If tax defaults and document numbering are still changing during development, testing becomes messy and user confidence drops. These rules should be decided before the build gets deep.

Giving everyone full edit access

Billing tools need role discipline. If too many users can edit, delete, or revise invoices freely, finance control becomes weak very quickly.

Ignoring payment visibility

Generating invoices is only half the story. Owners usually want to see which amounts are outstanding, which customers delay payment, and how collections are moving. If that is not visible, the software feels incomplete.

Overloading phase one with accounting logic

Trying to build a full accounting platform in the first release usually slows everything down. It is better to get clean billing right first, then connect to wider finance workflows later.

FAQs

How much does billing software development cost in India?

For small businesses, a focused custom billing tool usually starts around ₹1.25 lakh and can grow to ₹4 lakh or more with payment tracking, reports, and integrations.

What does GST-ready billing software usually include?

It usually includes tax calculation support, customer GST fields, invoice numbering, tax breakup on output, and report exports suitable for finance review.

Can billing software connect with CRM?

Yes. This is useful when the sales team wants to see quotation, invoice, and payment status in one customer timeline.

Can it support credit notes and revised invoices?

Yes. These are common requirements and should be planned early if your business uses them regularly.

Is billing software the same as accounting software?

No. Billing software focuses on invoicing workflow and payment visibility. It can connect to accounting, but the scope is different.

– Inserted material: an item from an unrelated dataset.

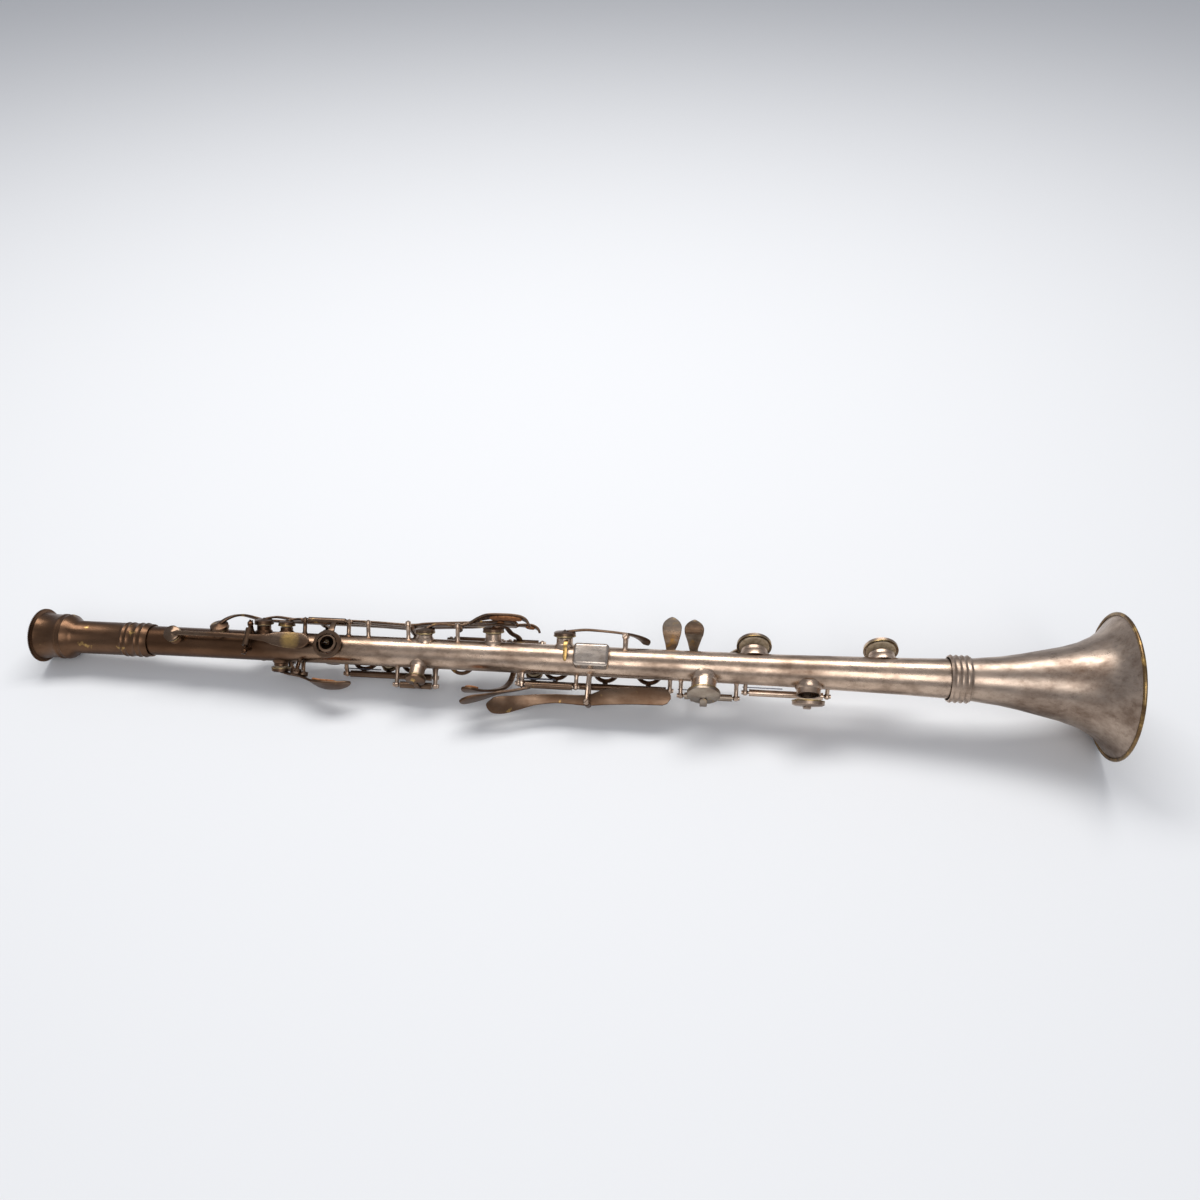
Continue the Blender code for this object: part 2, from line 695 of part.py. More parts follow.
def side_key(name, hole, number, path, touch, pose):
    """Long lever: pad cup, path to its lane, hub on the shared axle, and its touch."""
    z = LANES[number] * LANE_STEP
    s = SIDE_AXLE[0][0]
    hub, bore = lane_hub(s, z)
    stations = path + (lane(s - 22.0, 16.2, z), lane(s, 15.6, z), lane(s + 10.0, 16.9, z)) + touch
    start = strap(((hole[0], cup_top(hole), hole[1], LEVER_W),) + stations, 1.3)
    origin = Vector((s, SIDE_HEIGHT, z)) * MM
    place(name, fuse([hub, start, cup(hole)], [bore]), metal("tarnished_silver"), pose, origin)
    place(name + "_pad", pad(hole), pad_leather(), pose, origin)


def side_keys(pose):
    """Side keys of the right hand; the lowest one turns on a screw of its own post."""
    lanes = [number * LANE_STEP for number in LANES]
    side_key("side_trill_four_key", TRILL_FOUR_HOLE, 3,
             ((113.0, 15.4, 56.0, LEVER_W), (118.0, 17.0, 82.0, LEVER_W), (125.0, 17.2, 101.0, LEVER_W),
              lane(133.0, 16.6, lanes[3])),
             (lane(250.0, 18.6, lanes[3] - 0.6), lane(258.0, 20.4, lanes[3] - 2.0, 5.5),
              lane(266.0, 21.4, lanes[3] - 2.8, 7.0), lane(272.0, 21.2, lanes[3] - 2.8, 5.6),
              lane(275.0, 20.6, lanes[3] - 2.8, 2.6)), pose)
    side_key("side_trill_three_key", TRILL_THREE_HOLE, 2,
             ((138.0, 16.6, 78.0, LEVER_W), (145.0, 16.8, 92.0, LEVER_W), lane(153.0, 16.6, lanes[2])),
             (lane(262.0, 19.2, lanes[2]), lane(276.0, 19.6, lanes[2] - 0.2), lane(281.5, 19.8, lanes[2] - 0.6, 4.8),
              lane(285.5, 19.4, lanes[2] - 0.6, 5.0), lane(288.2, 17.8, lanes[2] - 0.6, 4.0),
              lane(289.2, 15.8, lanes[2] - 0.6, 2.6)), pose)
    side_key("side_fsharp_key", SIDE_FSHARP_HOLE, 1,
             ((149.5, 15.8, 75.0, LEVER_W), lane(153.5, 16.2, lanes[1] - 0.2), lane(170.0, 16.4, lanes[1])),
             (lane(260.0, 19.4, lanes[1]), lane(267.0, 20.6, lanes[1] + 0.1, 3.4), lane(273.0, 20.6, lanes[1] + 0.1, 3.8),
              lane(276.2, 19.4, lanes[1] + 0.1, 3.6), lane(277.4, 17.4, lanes[1] + 0.1, 2.8)), pose)
    hole = SIDE_EFLAT_HOLE
    s = SIDE_EFLAT_AXLE[0][0]
    z = lanes[0]
    hub, bore = lane_hub(s, z)
    lever = strap(((hole[0], cup_top(hole), hole[1], 2.6), lane(233.0, 15.4, z + 1.0, 2.6), lane(s, 15.6, z, LEVER_W),
                   lane(251.0, 17.6, z, LEVER_W), lane(256.0, 19.8, z + 1.2, 4.6), lane(262.0, 21.0, z + 2.6, 7.2),
                   lane(272.0, 21.4, z + 2.6, 7.2), lane(279.0, 21.0, z + 2.6, 6.4), lane(282.6, 19.4, z + 2.6, 5.6),
                   lane(284.2, 17.2, z + 2.6, 4.4), lane(284.8, 15.4, z + 2.6, 3.0)), 1.3)
    origin = Vector((s, SIDE_HEIGHT, z)) * MM
    place("side_eflat_key", fuse([hub, lever, cup(hole)], [bore]), metal("tarnished_silver"), pose, origin)
    place("side_eflat_key_pad", pad(hole), pad_leather(), pose, origin)


def side_pivots():
    """Axle of the long side levers and the single pivot screw of the lowest one."""
    start, end = axle_ends(SIDE_AXLE)
    first, second = axle_ends(SIDE_EFLAT_AXLE)
    tip = Vector((SIDE_EFLAT_AXLE[0][0], SIDE_HEIGHT, LANES[0] * LANE_STEP - LEVER_W * 0.5)) * MM
    return [post(*SIDE_AXLE[0]), post(*SIDE_AXLE[1]), rod(start, end, PIN_R, 6), post(*SIDE_EFLAT_AXLE[0]),
            rod(first, tip, PIN_R, 6), post(194.0, 58.0, 16.0)]


def ring_arm(s, axle_angle, side):
    """Short arm from a finger ring round to the hinge tube."""
    return strap(((s, 13.2, 180.0 - side * 30.0, 3.2), (s, 14.6, 180.0 - side * 40.0, 2.8),
                  (s, 15.2, axle_angle, 2.8)), 1.5)


def upper_ring_key(pose):
    hole = UPPER_RING_HOLE
    rings = [finger_ring(FINGER_HOLES[0]), finger_ring(FINGER_HOLES[1])]
    arms = [ring_arm(FINGER_HOLES[0][0], -135.0, -1.0), ring_arm(FINGER_HOLES[1][0], -135.0, -1.0)]
    link = strap((over_cup(hole, 0.0, 3.0), over_cup(hole, 4.6, 3.0), (hole[0], 16.2, -135.0, 3.0)), 1.3)
    build_key("upper_ring_key", UPPER_AXLE, rings + arms + [link], pose, hole=hole, lift=RING_LIFT)


def third_ring_key(pose):
    hole = THIRD_RING_HOLE
    arm = ring_arm(FINGER_HOLES[2][0], 129.0, 1.0)
    link = strap((over_cup(hole, 0.0, 3.0), over_cup(hole, -5.2, 3.0), (hole[0], 16.0, 129.0, 3.0)), 1.3)
    build_key("third_ring_key", THIRD_AXLE, [finger_ring(FINGER_HOLES[2]), arm, link], pose, hole=hole, lift=RING_LIFT)


def lower_ring_key(pose):
    hole = LOWER_RING_HOLE
    solids = []
    for finger in FINGER_HOLES[3:]:
        solids.append(finger_ring(finger))
        solids.append(ring_arm(finger[0], -129.0, -1.0))
    solids.append(strap((over_cup(hole, 0.0, 3.0), over_cup(hole, 5.2, 3.0),
                         (hole[0], 16.2, -129.0, 3.0)), 1.3))
    build_key("lower_ring_key", LOWER_AXLE, solids, pose, hole=hole, lift=RING_LIFT)


def sliver_key(pose):
    hole = SLIVER_HOLE
    arm = strap((over_cup(hole, -1.0, 2.8), over_cup(hole, -6.4, 2.8), (hole[0], 18.8, -107.0, 2.8)), 1.4)
    touch = strap(((219.0, 18.8, -109.0, 3.0), (219.0, 19.6, -118.0, 3.6), (221.0, 19.6, -128.0, 6.4),
                   (223.0, 19.3, -136.0, 3.0)), 1.3)
    build_key("eflat_sliver_key", SLIVER_AXLE, [arm, touch], pose, hole=hole)


def csharp_gsharp_key(pose):
    hole = CSHARP_HOLE
    arm = strap((over_cup(hole, 0.0, 3.0), over_cup(hole, 3.2, 3.0, 5.6), (273.5, 14.4, 94.0, 3.0),
                 (276.5, 14.6, 110.0, 3.0), (277.5, 15.4, 124.0, 3.4)), 1.3)
    touch = strap(((277.5, 16.0, 130.0, 3.4), (275.0, 17.4, 148.0, 3.2), (274.3, 17.6, 180.0, 3.2),
                   (273.0, 17.6, -146.0, 3.2), (270.0, 18.0, -122.0, 3.4), (264.0, 18.8, -106.0, 4.0),
                   (258.0, 19.4, -97.0, 7.0), (253.0, 19.8, -88.0, 9.0), (250.0, 19.8, -82.0, 5.0)), 1.4)
    build_key("csharp_gsharp_key", CSHARP_AXLE, [arm, touch], pose, hole=hole)


def cross_key(pose):
    hole = CROSS_HOLE
    arm = strap(((hole[0] + 1.0, cup_top(hole), hole[1], 2.8), (316.0, 17.2, 66.0, 3.0), (330.0, 16.6, 71.0, 3.2),
                 (338.0, 15.9, 72.0, 4.0), (343.0, 15.2, 82.0, 3.4), (347.0, 14.6, 96.0, 4.6),
                 (349.0, 14.6, 108.0, 5.0), (350.0, 14.8, 116.0, 2.4)), 1.4)
    build_key("b_fsharp_cross_key", CROSS_AXLE, [arm], pose, hole=hole)


def little_finger_plate(s, root, low, widths=(4.0, 5.0, 7.6, 10.2, 10.8, 9.4, 5.6)):
    """Oval touch that stands out past the tube on the player's right."""
    path = ((root, low, 146.0), (s, 17.6, 135.0), (s, 18.4, 120.0), (s, 20.3, 104.7), (s, 22.4, 96.0),
            (s, 24.3, 90.0), (s, 25.9, 85.6))
    return strap([(at, max(r, low - 0.6), angle, w) for (at, r, angle), w in zip(path, widths)], 1.3)


def aflat_key(pose):
    hole = AFLAT_HOLE
    arm = strap((over_cup(hole, -1.0, 4.0), over_cup(hole, -9.6, 4.0), (hole[0], 17.4, -117.0, 4.0)), 1.5)
    cross = strap(((376.0, 17.8, -119.0, 3.4), (376.0, 20.8, -135.0, 3.2), (376.0, 22.6, 180.0, 3.2),
                   (376.0, 21.8, 155.0, 3.2), (375.4, 21.2, 142.0, 4.0)), 1.4)
    plate = little_finger_plate(375.0, 376.0, 21.4)
    build_key("aflat_eflat_key", AFLAT_AXLE, [arm, cross, plate], pose, "warm_silver", hole)


def fsharp_csharp_key(pose):
    hole = FSHARP_HOLE
    arm = strap((over_cup(hole, 1.0, 3.6), over_cup(hole, 6.0, 3.6),
                 (400.0, 20.0, 132.0, 3.4), (394.0, 18.0, 142.0, 3.4), (391.0, 16.4, 148.0, 3.4)), 1.5)
    plate = little_finger_plate(362.6, 367.0, 16.4)
    build_key("fsharp_csharp_key", FSHARP_AXLE, [arm, plate], pose, "warm_silver", hole, OPEN_LIFT)


def f_c_key(pose):
    hole = F_HOLE
    arm = strap((over_cup(hole, -1.0, 4.0), over_cup(hole, -9.6, 4.0),
                 (hole[0], 16.6, -135.0, 4.0)), 1.5)
    build_key("f_c_key", F_AXLE, [arm], pose, "warm_silver", hole, OPEN_LIFT)


def e_b_key(pose):
    hole = E_HOLE
    arm = strap((over_cup(hole, 1.0, 4.0), over_cup(hole, 10.0, 4.0),
                 (hole[0], 16.6, 148.0, 4.0)), 1.5)
    touch = strap(((411.0, 16.6, 152.0, 3.4), (404.0, 18.8, 156.0, 4.0), (395.0, 19.0, 160.0, 8.0),
                   (387.0, 19.0, 163.0, 9.0), (383.0, 18.8, 164.0, 5.0)), 1.3)
    build_key("e_b_key", E_AXLE, [arm, touch], pose, "warm_silver", hole, OPEN_LIFT)


def left_levers(pose):
    """Two levers for the left little finger, on the player's left."""
    leaf = strap(((287.0, 16.0, -98.0, 3.2), (280.0, 17.8, -96.0, 3.2), (270.0, 20.4, -91.0, 4.0),
                  (263.0, 23.4, -86.0, 8.0), (257.0, 25.8, -82.0, 10.0), (252.5, 27.8, -79.0, 8.0),
                  (250.5, 28.6, -78.0, 3.6)), 1.3)
    build_key("left_e_b_lever", LEFT_ONE_AXLE, [leaf], pose)
    blade = strap(((264.5, 27.6, -86.0, 4.0, -34.0), (268.0, 28.0, -87.0, 9.0, -34.0), (274.0, 27.2, -88.0, 10.0, -32.0),
                   (281.0, 25.2, -92.0, 8.0, -26.0), (290.0, 22.8, -96.0, 6.0, -18.0), (302.0, 21.4, -99.0, 5.0, -10.0),
                   (319.0, 21.4, -100.0, 6.0, -10.0), (330.0, 18.8, -100.0, 9.0, -10.0),
                   (345.0, 17.6, -100.0, 9.6, -10.0), (364.0, 17.4, -100.0, 9.4, -10.0)), 1.3)
    build_key("left_f_c_lever", LEFT_TWO_AXLE, [blade], pose)


KEY_AXLES = (REGISTER_AXLE, THUMB_AXLE, A_AXLE, GSHARP_AXLE, UPPER_AXLE, THIRD_AXLE, SLIVER_AXLE, CSHARP_AXLE,
             LOWER_AXLE, CROSS_AXLE, AFLAT_AXLE, FSHARP_AXLE, F_AXLE, E_AXLE, LEFT_ONE_AXLE, LEFT_TWO_AXLE)
HOLES = (REGISTER_HOLE, TRILL_FOUR_HOLE, TRILL_THREE_HOLE, SIDE_FSHARP_HOLE, SIDE_EFLAT_HOLE, THUMB_VENT_HOLE,
         A_HOLE, GSHARP_HOLE, UPPER_RING_HOLE, THIRD_RING_HOLE, SLIVER_HOLE, CSHARP_HOLE, LOWER_RING_HOLE,
         CROSS_HOLE, AFLAT_HOLE, FSHARP_HOLE, F_HOLE, E_HOLE)


def build_all():
    clear_scene()
    pose = rest_pose()
    build_body(pose, KEY_AXLES, HOLES)
    build_barrel(pose)
    build_bell(pose)
    build_ferrule(pose)
    build_thumb_rest(pose)
    for make in (register_key, thumb_ring_key, a_key, throat_gsharp_key, side_keys, upper_ring_key, third_ring_key,
                 lower_ring_key, sliver_key, csharp_gsharp_key, cross_key, aflat_key, fsharp_csharp_key, f_c_key,
                 e_b_key, left_levers):
        make(pose)
    settle(pose)
    return pose


build_all()
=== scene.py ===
import json
import math

import bmesh
import bpy
from mathutils import Matrix, Vector


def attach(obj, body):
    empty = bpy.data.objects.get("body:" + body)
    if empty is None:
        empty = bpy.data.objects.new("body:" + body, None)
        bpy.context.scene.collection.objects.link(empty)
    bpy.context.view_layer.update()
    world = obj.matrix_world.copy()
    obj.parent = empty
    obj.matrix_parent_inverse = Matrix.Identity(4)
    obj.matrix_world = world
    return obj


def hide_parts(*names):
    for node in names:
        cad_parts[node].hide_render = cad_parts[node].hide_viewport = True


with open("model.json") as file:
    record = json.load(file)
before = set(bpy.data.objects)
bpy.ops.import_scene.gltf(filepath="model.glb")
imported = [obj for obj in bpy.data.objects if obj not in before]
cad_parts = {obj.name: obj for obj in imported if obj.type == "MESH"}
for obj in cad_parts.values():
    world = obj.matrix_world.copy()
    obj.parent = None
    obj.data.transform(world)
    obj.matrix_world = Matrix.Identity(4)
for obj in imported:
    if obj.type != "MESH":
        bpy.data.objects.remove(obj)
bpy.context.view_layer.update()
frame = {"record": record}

BODY_OF = {node: body for body, nodes in frame["record"]["behaviour"]["bodies"].items() for node in nodes}

# Metal clarinet, looks. Shapes are written in millimetres along the tube, then laid in the rest pose.

MM = 0.001

LENGTH = 595.0
TUBE_R = 8.3
WALL = 0.8
BORE_R = TUBE_R - WALL
FIT_GAP = 0.3
ROLL_DEG = 26.0

# Barrel
FLANGE_R = 15.3
CUP_R = 12.3
SOCKET_R = 10.9
SOCKET_DEPTH = 20.0
BARREL_WALL = 0.75
BARREL_R = TUBE_R + FIT_GAP + BARREL_WALL
BARREL_END = 67.0
TENON_START = 42.0
BARREL_PULL = 4.0
FLANGE_THICK = 1.3
BARREL_RINGS = (51.4, 54.4, 59.4, 62.8)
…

How long does it take to build?

Most SMB billing tools take around 4 to 6 weeks for a core build and up to 8 weeks if workflow layers and integrations are added.

Can I add payment reminders later?

Yes. Many businesses add reminder logic in phase two after invoice creation and records are stable.

What is the biggest mistake in billing projects?

Trying to support too many document formats and exception rules before the base workflow is standardized.